WHAT TO WORK ON |
Write out each line beneath this one exactly as it reads.

======== DATASET EXCERPT ========

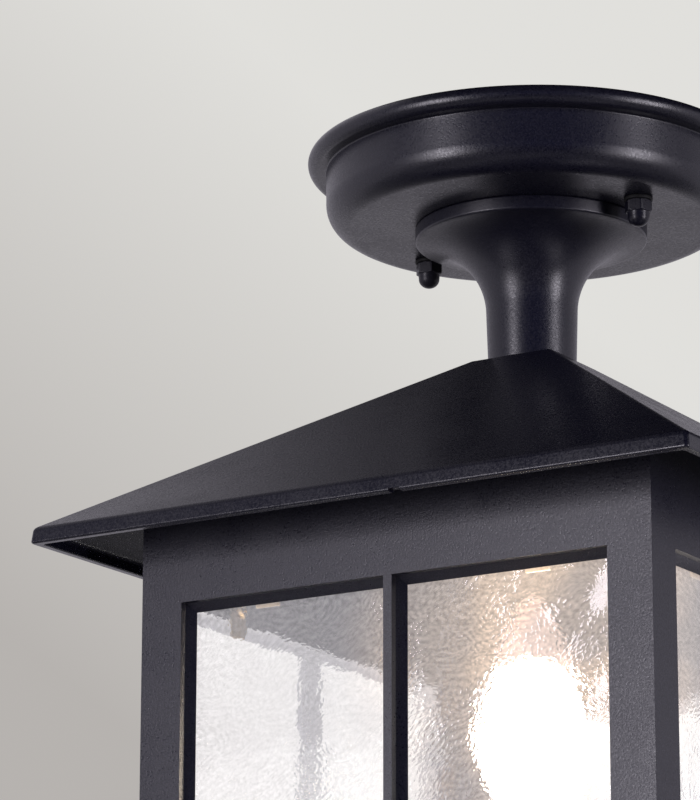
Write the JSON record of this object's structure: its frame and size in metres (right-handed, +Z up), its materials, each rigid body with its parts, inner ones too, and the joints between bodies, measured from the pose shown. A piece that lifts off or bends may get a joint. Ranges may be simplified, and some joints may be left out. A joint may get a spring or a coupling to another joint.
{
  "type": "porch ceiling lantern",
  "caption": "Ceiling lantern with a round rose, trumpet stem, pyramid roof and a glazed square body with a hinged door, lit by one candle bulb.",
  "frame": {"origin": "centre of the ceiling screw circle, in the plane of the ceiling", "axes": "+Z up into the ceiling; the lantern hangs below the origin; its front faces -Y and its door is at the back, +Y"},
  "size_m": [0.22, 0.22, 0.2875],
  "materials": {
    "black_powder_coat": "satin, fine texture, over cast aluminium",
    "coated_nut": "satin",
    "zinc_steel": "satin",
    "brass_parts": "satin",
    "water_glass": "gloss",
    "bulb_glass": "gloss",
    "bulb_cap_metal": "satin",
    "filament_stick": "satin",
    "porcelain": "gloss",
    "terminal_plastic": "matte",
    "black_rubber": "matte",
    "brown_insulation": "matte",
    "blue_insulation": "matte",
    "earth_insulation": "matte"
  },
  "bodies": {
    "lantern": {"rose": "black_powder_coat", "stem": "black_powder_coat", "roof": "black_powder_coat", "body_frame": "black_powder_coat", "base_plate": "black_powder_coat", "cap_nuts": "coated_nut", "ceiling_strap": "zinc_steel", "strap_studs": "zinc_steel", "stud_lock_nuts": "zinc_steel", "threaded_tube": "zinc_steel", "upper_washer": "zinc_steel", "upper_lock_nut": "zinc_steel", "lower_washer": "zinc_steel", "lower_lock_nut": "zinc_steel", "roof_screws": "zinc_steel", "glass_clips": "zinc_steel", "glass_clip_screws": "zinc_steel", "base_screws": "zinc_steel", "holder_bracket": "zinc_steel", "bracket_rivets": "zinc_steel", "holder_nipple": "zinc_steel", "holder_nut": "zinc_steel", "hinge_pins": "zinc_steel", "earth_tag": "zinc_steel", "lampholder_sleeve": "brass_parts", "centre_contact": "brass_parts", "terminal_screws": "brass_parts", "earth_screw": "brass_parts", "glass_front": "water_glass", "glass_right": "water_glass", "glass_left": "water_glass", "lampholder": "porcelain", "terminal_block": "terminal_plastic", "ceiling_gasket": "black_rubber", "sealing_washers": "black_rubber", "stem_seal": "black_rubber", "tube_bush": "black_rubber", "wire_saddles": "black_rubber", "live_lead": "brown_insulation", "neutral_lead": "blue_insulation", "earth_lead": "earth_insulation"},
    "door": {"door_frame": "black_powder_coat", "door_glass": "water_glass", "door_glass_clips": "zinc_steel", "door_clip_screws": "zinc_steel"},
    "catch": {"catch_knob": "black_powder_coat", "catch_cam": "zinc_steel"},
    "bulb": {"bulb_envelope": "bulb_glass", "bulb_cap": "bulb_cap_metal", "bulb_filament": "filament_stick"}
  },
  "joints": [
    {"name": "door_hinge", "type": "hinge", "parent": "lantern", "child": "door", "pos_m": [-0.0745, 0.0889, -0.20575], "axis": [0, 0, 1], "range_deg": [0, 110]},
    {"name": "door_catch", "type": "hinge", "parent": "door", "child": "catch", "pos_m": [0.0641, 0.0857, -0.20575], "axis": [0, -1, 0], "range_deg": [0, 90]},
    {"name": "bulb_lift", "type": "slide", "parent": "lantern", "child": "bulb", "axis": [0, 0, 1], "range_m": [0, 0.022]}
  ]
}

========

FULL RESPONSE |
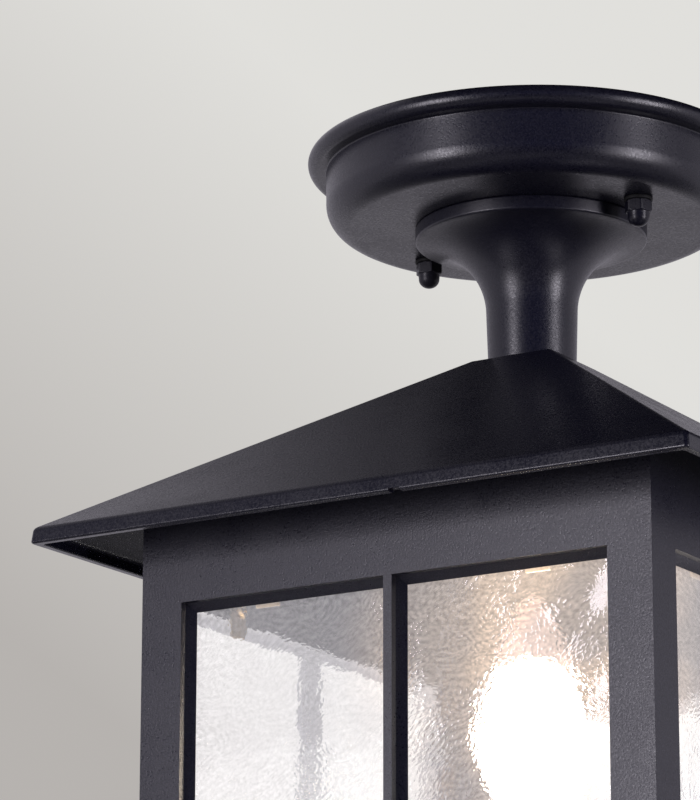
Write the JSON record of this object's structure: its frame and size in metres (right-handed, +Z up), its materials, each rigid body with its parts, inner ones too, and the joints between bodies, measured from the pose shown. A piece that lifts off or bends may get a joint. Ranges may be simplified, and some joints may be left out. A joint may get a spring or a coupling to another joint.
{
  "type": "porch ceiling lantern",
  "caption": "Ceiling lantern with a round rose, trumpet stem, pyramid roof and a glazed square body with a hinged door, lit by one candle bulb.",
  "frame": {"origin": "centre of the ceiling screw circle, in the plane of the ceiling", "axes": "+Z up into the ceiling; the lantern hangs below the origin; its front faces -Y and its door is at the back, +Y"},
  "size_m": [0.22, 0.22, 0.2875],
  "materials": {
    "black_powder_coat": "satin, fine texture, over cast aluminium",
    "coated_nut": "satin",
    "zinc_steel": "satin",
    "brass_parts": "satin",
    "water_glass": "gloss",
    "bulb_glass": "gloss",
    "bulb_cap_metal": "satin",
    "filament_stick": "satin",
    "porcelain": "gloss",
    "terminal_plastic": "matte",
    "black_rubber": "matte",
    "brown_insulation": "matte",
    "blue_insulation": "matte",
    "earth_insulation": "matte"
  },
  "bodies": {
    "lantern": {"rose": "black_powder_coat", "stem": "black_powder_coat", "roof": "black_powder_coat", "body_frame": "black_powder_coat", "base_plate": "black_powder_coat", "cap_nuts": "coated_nut", "ceiling_strap": "zinc_steel", "strap_studs": "zinc_steel", "stud_lock_nuts": "zinc_steel", "threaded_tube": "zinc_steel", "upper_washer": "zinc_steel", "upper_lock_nut": "zinc_steel", "lower_washer": "zinc_steel", "lower_lock_nut": "zinc_steel", "roof_screws": "zinc_steel", "glass_clips": "zinc_steel", "glass_clip_screws": "zinc_steel", "base_screws": "zinc_steel", "holder_bracket": "zinc_steel", "bracket_rivets": "zinc_steel", "holder_nipple": "zinc_steel", "holder_nut": "zinc_steel", "hinge_pins": "zinc_steel", "earth_tag": "zinc_steel", "lampholder_sleeve": "brass_parts", "centre_contact": "brass_parts", "terminal_screws": "brass_parts", "earth_screw": "brass_parts", "glass_front": "water_glass", "glass_right": "water_glass", "glass_left": "water_glass", "lampholder": "porcelain", "terminal_block": "terminal_plastic", "ceiling_gasket": "black_rubber", "sealing_washers": "black_rubber", "stem_seal": "black_rubber", "tube_bush": "black_rubber", "wire_saddles": "black_rubber", "live_lead": "brown_insulation", "neutral_lead": "blue_insulation", "earth_lead": "earth_insulation"},
    "door": {"door_frame": "black_powder_coat", "door_glass": "water_glass", "door_glass_clips": "zinc_steel", "door_clip_screws": "zinc_steel"},
    "catch": {"catch_knob": "black_powder_coat", "catch_cam": "zinc_steel"},
    "bulb": {"bulb_envelope": "bulb_glass", "bulb_cap": "bulb_cap_metal", "bulb_filament": "filament_stick"}
  },
  "joints": [
    {"name": "door_hinge", "type": "hinge", "parent": "lantern", "child": "door", "pos_m": [-0.0745, 0.0889, -0.20575], "axis": [0, 0, 1], "range_deg": [0, 110]},
    {"name": "door_catch", "type": "hinge", "parent": "door", "child": "catch", "pos_m": [0.0641, 0.0857, -0.20575], "axis": [0, -1, 0], "range_deg": [0, 90]},
    {"name": "bulb_lift", "type": "slide", "parent": "lantern", "child": "bulb", "axis": [0, 0, 1], "range_m": [0, 0.022]}
  ]
}